Study On The Added Mass For The Vibration Of The Liquid Tank’s Bulkheads

Liquid tanks are common in naval architecture and ocean engineering. Local vibration caused by them will bring great harm to ships, thus it is important to ensure the dynamic safety of these liquid tanks. The crucial part in the study on the dynamic behavior of liquid tanks is the calculation of the structural added mass caused by fluid.In the second chapter of this paper, the added mass coefficient formula for the same phase and anti phase vibration of rectangular tanks was developed based on the idea of dry mode method. The solution of potential function in fluid was attained by method of separation of variables. The formula is related to vibration wave numbers and its solution corresponds to the modal added mass for each set.
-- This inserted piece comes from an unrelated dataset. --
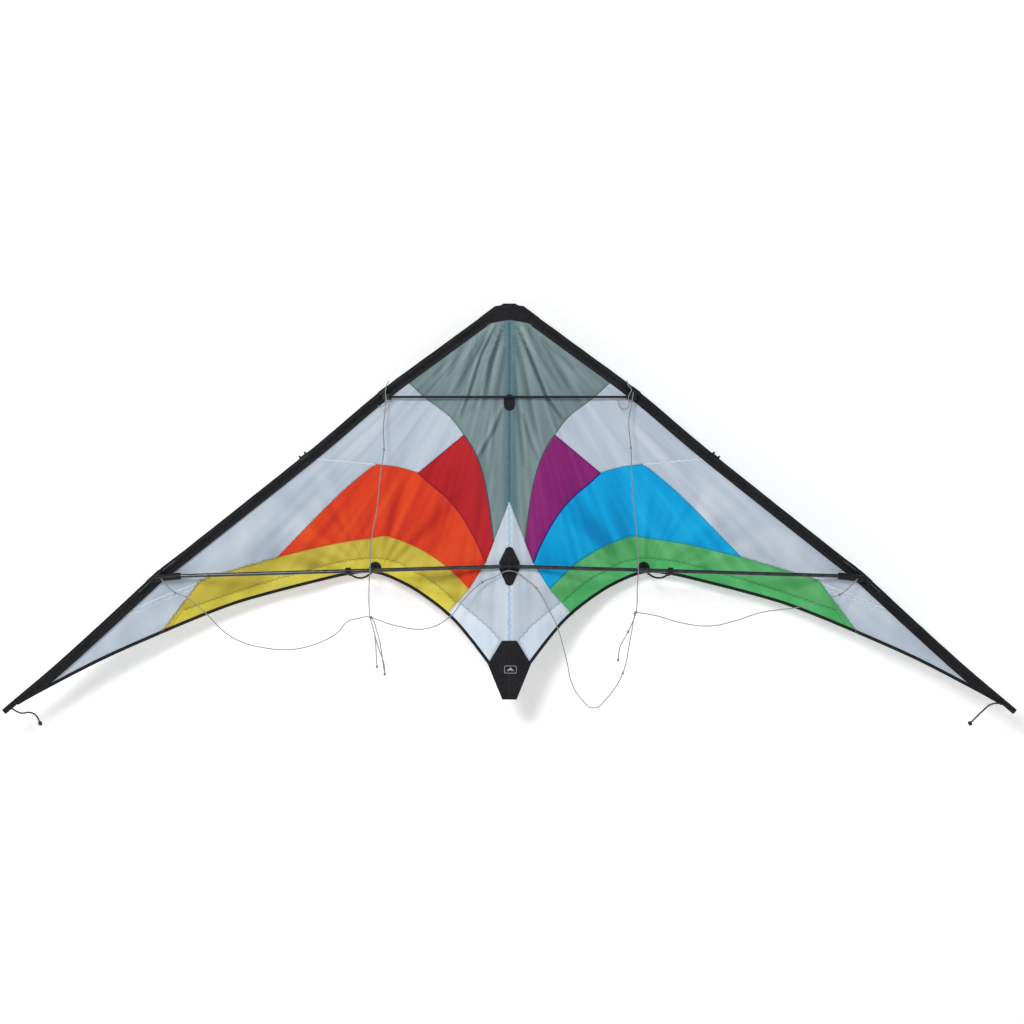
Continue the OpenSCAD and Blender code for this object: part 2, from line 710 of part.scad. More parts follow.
spine_rod();
spine_tape();
spine_patches();
spine_end_cap();
nose_patch();
tail_patch();
centre_tee();
upper_spreader();
on_left() grey_panel();  // grey_panel_left
on_left() upper_white_panel();  // upper_white_panel_left
on_left() middle_white_panel();  // middle_white_panel_left
on_left() tip_white_panel();  // tip_white_panel_left
on_left() inner_colour_panel("#B01F27");  // red_panel_left
on_left() middle_colour_panel("#D44226");  // orange_panel_left
on_left() outer_colour_panel("#C4B44A");  // yellow_panel_left
on_left() centre_panel();  // centre_panel_left
grey_panel();  // grey_panel_right
upper_white_panel();  // upper_white_panel_right
middle_white_panel();  // middle_white_panel_right
tip_white_panel();  // tip_white_panel_right
inner_colour_panel("#84266F");  // purple_panel_right
middle_colour_panel("#03A4DC");  // blue_panel_right
outer_colour_panel("#5BAE6B");  // green_panel_right
centre_panel();  // centre_panel_right
on_left() leading_edge_sleeve();  // leading_edge_sleeve_left
leading_edge_sleeve();  // leading_edge_sleeve_right
on_left() trailing_edge_binding();  // trailing_edge_binding_left
trailing_edge_binding();  // trailing_edge_binding_right
on_left() upper_leading_rod();  // upper_leading_rod_left
upper_leading_rod();  // upper_leading_rod_right
on_left() lower_leading_rod();  // lower_leading_rod_left
lower_leading_rod();  // lower_leading_rod_right
on_left() leading_ferrule();  // leading_ferrule_left
leading_ferrule();  // leading_ferrule_right
on_left() lower_spreader();  // lower_spreader_left
lower_spreader();  // lower_spreader_right
on_left() upper_fitting();  // upper_fitting_left
upper_fitting();  // upper_fitting_right
on_left() lower_fitting();  // lower_fitting_left
lower_fitting();  // lower_fitting_right
on_left() middle_clip();  // middle_clip_left
middle_clip();  // middle_clip_right
on_left() tip_nock();  // tip_nock_left
tip_nock();  // tip_nock_right
on_left() standoff_clip();  // standoff_clip_left
standoff_clip();  // standoff_clip_right
on_left() standoff_rod();  // standoff_rod_left
standoff_rod();  // standoff_rod_right
on_left() standoff_cap();  // standoff_cap_left
standoff_cap();  // standoff_cap_right
on_left() standoff_patch();  // standoff_patch_left
standoff_patch();  // standoff_patch_right
color(line_colour) cord(upper_leg_left, line_d);  // upper_bridle_leg_left
color(line_colour) cord(upper_leg_right, line_d);  // upper_bridle_leg_right
color(line_colour) cord(outer_leg_left, line_d);  // outer_bridle_leg_left
color(line_colour) cord(outer_leg_right, line_d);  // outer_bridle_leg_right
color(line_colour) cord(inner_leg_left, line_d);  // inner_bridle_leg_left
color(line_colour) cord(inner_leg_right, line_d);  // inner_bridle_leg_right
color("#1E332E") cord(tip_cord_points_left, tip_cord_d);  // tip_cord_left
color("#1E332E") cord(tip_cord_points_right, tip_cord_d);  // tip_cord_right
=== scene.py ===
"""Dual-line delta kite: ripstop sail, carbon frame, moulded fittings and line bridle."""

import math

import bpy
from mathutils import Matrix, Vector, noise
from mathutils.geometry import delaunay_2d_cdt


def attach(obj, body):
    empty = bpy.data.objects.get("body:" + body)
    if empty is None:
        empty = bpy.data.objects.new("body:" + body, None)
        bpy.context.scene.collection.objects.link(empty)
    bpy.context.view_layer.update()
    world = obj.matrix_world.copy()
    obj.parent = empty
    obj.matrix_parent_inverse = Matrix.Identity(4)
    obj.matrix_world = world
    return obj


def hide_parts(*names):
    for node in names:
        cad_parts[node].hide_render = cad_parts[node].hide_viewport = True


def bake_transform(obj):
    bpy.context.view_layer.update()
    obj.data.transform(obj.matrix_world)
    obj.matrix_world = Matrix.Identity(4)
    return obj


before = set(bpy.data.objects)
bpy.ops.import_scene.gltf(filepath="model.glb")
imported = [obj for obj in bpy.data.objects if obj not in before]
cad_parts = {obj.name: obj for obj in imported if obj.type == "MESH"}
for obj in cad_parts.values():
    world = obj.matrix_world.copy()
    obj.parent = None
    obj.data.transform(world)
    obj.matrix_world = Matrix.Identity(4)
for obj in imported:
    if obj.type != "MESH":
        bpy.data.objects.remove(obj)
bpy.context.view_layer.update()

bl_info = {
    "name": "Delta Kite",
    "version": (1, 0, 0),
    "blender": (4, 5, 0),
    "location": "View3D > Sidebar > Kite",
    "description": "Builds the cloth, lines, fittings and stage of a dual-line delta kite",
    "category": "Object",
}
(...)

Water depth index was derived with the consideration of water level and has been applied to get natural frequency of lateral vibration of bulkheads with full tanks.In the third chapter, three numerical methods for fluid-structure interaction vibration problems were used in this case and the methods are ANSYS/Fluid30, ANSYS/Fluid80and NASTRAN Virtual Mass method. The former two methods are based on structure-fluid finite element method and the last method is based on structure finite element and fluid boundary element method. The comparison of numerical results and theoretical results by the present method shows that ANSYS/Fluid80is more credible in solving this sort of problem and the results by the present method are in close agreement with the numerical ones in solving the same phase vibration.Finally, a series of more detailed numerical analysis was carried out by ANSYS/Fluid80. The water level, the gravitational effects of the free surface and bulkheads’ stiffeners were considered, and the results were compared with the ones by the present method. According to the comparison, the added mass coefficient and water depth index developed by this paper can be applied more suitable for the water tank model with the elastic support boundary conditions, and they have a certain accuracy in solving the same phase vibration.